= Tadeusz Pyka =

Polish communist politician

Tadeusz Pyka (May 17, 1930 – May 23, 2009) was a former Polish communist politician, who served as a Deputy Prime Minister of Poland. In August 1980, he led a government commission which attempted to end a strike in the Polish city of Gdańsk, but he was replaced on August 21 without an explanation offered by state radio at the time for the change.

==Political career==
Pyka was educated in the engineering of metallurgy. Pyka was a deputy to the Sejm, the Polish legislative body, for three consecutive terms from 1972 to 1980. In 1974, he became a deputy to the Chairman of the Planning Commission of the Central Committee of the Polish United Workers' Party.
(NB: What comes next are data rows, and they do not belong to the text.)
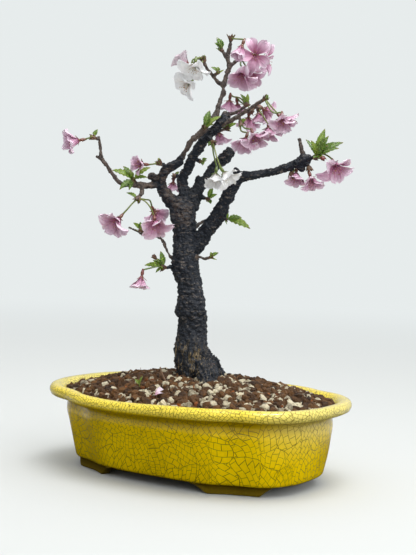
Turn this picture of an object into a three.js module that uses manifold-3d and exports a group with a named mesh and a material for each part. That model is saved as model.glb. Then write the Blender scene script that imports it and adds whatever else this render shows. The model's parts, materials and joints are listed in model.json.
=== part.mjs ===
// A cherry blossom bonsai in a lobed oval pot.
// Millimetres, +Z up. The origin is on the table under the middle of the pot,
// with the pot's long side along X. The tree is planted turned and leaning in its
// pot, so everything that grows is given as [across, depth, height] seen square to
// the front of the tree, in a group that is placed as a whole.

import * as THREE from 'three';
import { mergeVertices } from 'three/addons/utils/BufferGeometryUtils.js';
import Module from 'manifold-3d';

const wasm = await Module();
wasm.setup();

// ---------------------------------------------------------------------------
// Driving dimensions
// ---------------------------------------------------------------------------

const GAP = 0.3; // clearance between neighbouring pieces
const MERGE_DISTANCE = 1e-4;
const PLANTING = {
  turn: THREE.MathUtils.degToRad(32.7), // from the pot's long side
  lean: THREE.MathUtils.degToRad(1.46), // to the left of the tree's front
  across: 7.1,
  up: 2.9,
};

const POT = {
  halfLength: 152,
  halfWidth: 108,
  squareness: 2.52, // exponent of the oval: 2 is an ellipse, more is squarer
  notch: [97, 92.5], // where the lobes meet, in each quarter
  notchDepth: 6,
  notchWidth: 16,
  segments: 32,
};

// Pot wall as [inset from the widest outline, height], from underside to rim.
const POT_OUTSIDE = [
  [36.5, 9.5],
  [28, 10.5],
  [24.8, 16],
  [16.8, 59],
  [17, 65],
  [12, 69.3],
  [2.6, 70.6],
  [0, 75.8],
  [1.2, 80],
  [4.5, 81.9],
];
const SOIL_EDGE = [15.4, 77];
const POT_INSIDE = [
  [11.5, 80.8],
  SOIL_EDGE,
  [20.5, 65],
  [30, 24],
  [38, 17],
];
const POT_FLOOR = POT_INSIDE[4][1];

const FOOT = {
  middle: THREE.MathUtils.degToRad(46), // direction from the middle of the pot
  flatHalf: THREE.MathUtils.degToRad(12),
  reach: THREE.MathUtils.degToRad(21),
  outerInset: 28,
  innerInset: 39,
  top: 13,
  stations: 8,
};

const DRAIN = { radius: 9, from: 60, screenSize: 26, screenThickness: 1.2, slots: 3 };

const SOIL = { crown: 94, rings: 7, relief: 1.5 };
const SOIL_FLOOR = POT_FLOOR + DRAIN.screenThickness + 2 * GAP;

const BLADE = 0.6; // thickness of petals and leaves
const STALK = 0.62; // radius of a flower stalk
const CALYX = { length: 5, radius: 1.5, throat: 1.3 };
const CUP = { bottom: 1.4, top: 2.1, height: 2.6 }; // the small cup that carries the petals
const BUD = { depth: 2, length: 3.5, base: 0.9, tip: 0.6 }; // scales at the end of a spur
const LEAF = { serrated: 5, tooth: 0.16, arch: 0.1, fold: 0.3, tipHalfWidth: 0.45 };
const PETAL = {
  away: 1.1, // of the root from the bloom's axis
  ahead: 1, // of the root from the calyx
  curl: 0.22, // bend along its length, in radians
  widestAt: 0.6, // share of the length
  halfWidth: 0.375, // shares of the length
  endHalfWidth: 0.23,
  notch: 0.14,
  trough: 0.35,
};
const BRUSH = { share: 0.42, top: 1.6, bottom: 0.5 }; // stamens, as one prism

// ---------------------------------------------------------------------------
// Wood: centre lines as [across, depth, height, radius]
// ---------------------------------------------------------------------------

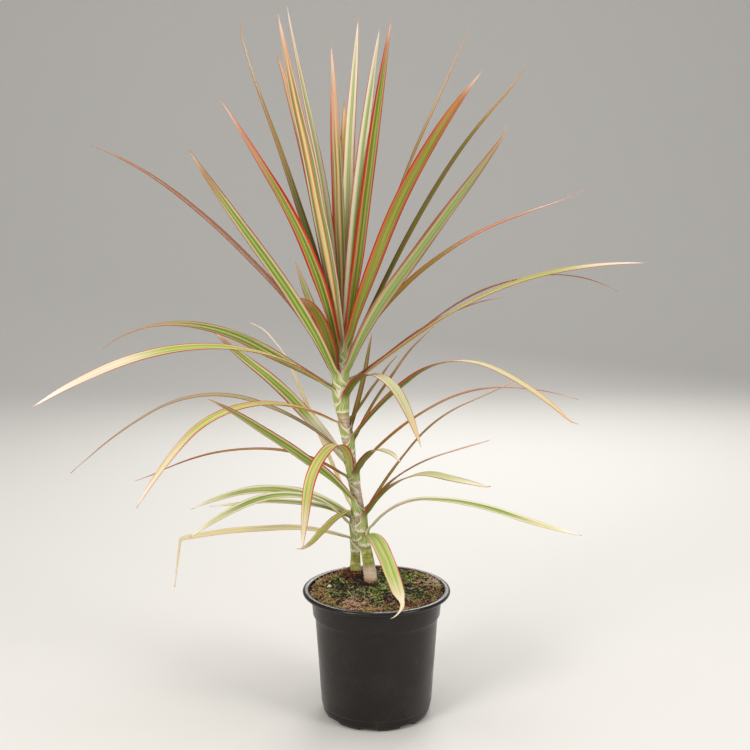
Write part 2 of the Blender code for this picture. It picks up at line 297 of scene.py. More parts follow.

He was also a Deputy Prime Minister of Poland from October 23, 1975 to August 24, 1980, and a member of the Central Committee of the Polish United Workers' Party until 1980. In 1980, he was also briefly a deputy to a member of the Politburo of the Polish United Workers' Party. During the period of martial law in Poland in 1981 he was interned for a year and had charges pressed against him.

===Gdańsk negotiations===
In August 1980, due to economic difficulties, workers in the Polish city of Gdańsk went on strike. Around the middle of that month, the Polish government declared that it had created a commission that would converse with the strikers. The commission was led by Pyka, who was a relative newcomer to the inner circle of the communist Polish United Workers' Party, and a "junior man" when compared to Poland's other Deputy Prime Ministers. He was described as a "minor Party functionary" and a "close ally of Edward Gierek", the First Secretary of the Central Committee of the Polish United Workers' Party. Pyka stated that he would have "nothing to do" with the Inter-Enterprise Strike Committee, the main representative body of the Gdańsk strikers, especially with members Lech Wałęsa and Andrzej Gwiazda, as well as Anna Walentynowicz. Pyka argued that the Strike Committee was illegal, and that it did not represent the workers it claimed to. He was replaced as leader of the commission with Mieczysław Jagielski on August 21. State Polish Radio at the time gave no explanation as to why Pyka was replaced.

==Post-political career==
He was a professor of economics at the Górnośląska Wyższa Szkoła Handlowa in Katowice. He died on May 23, 2009.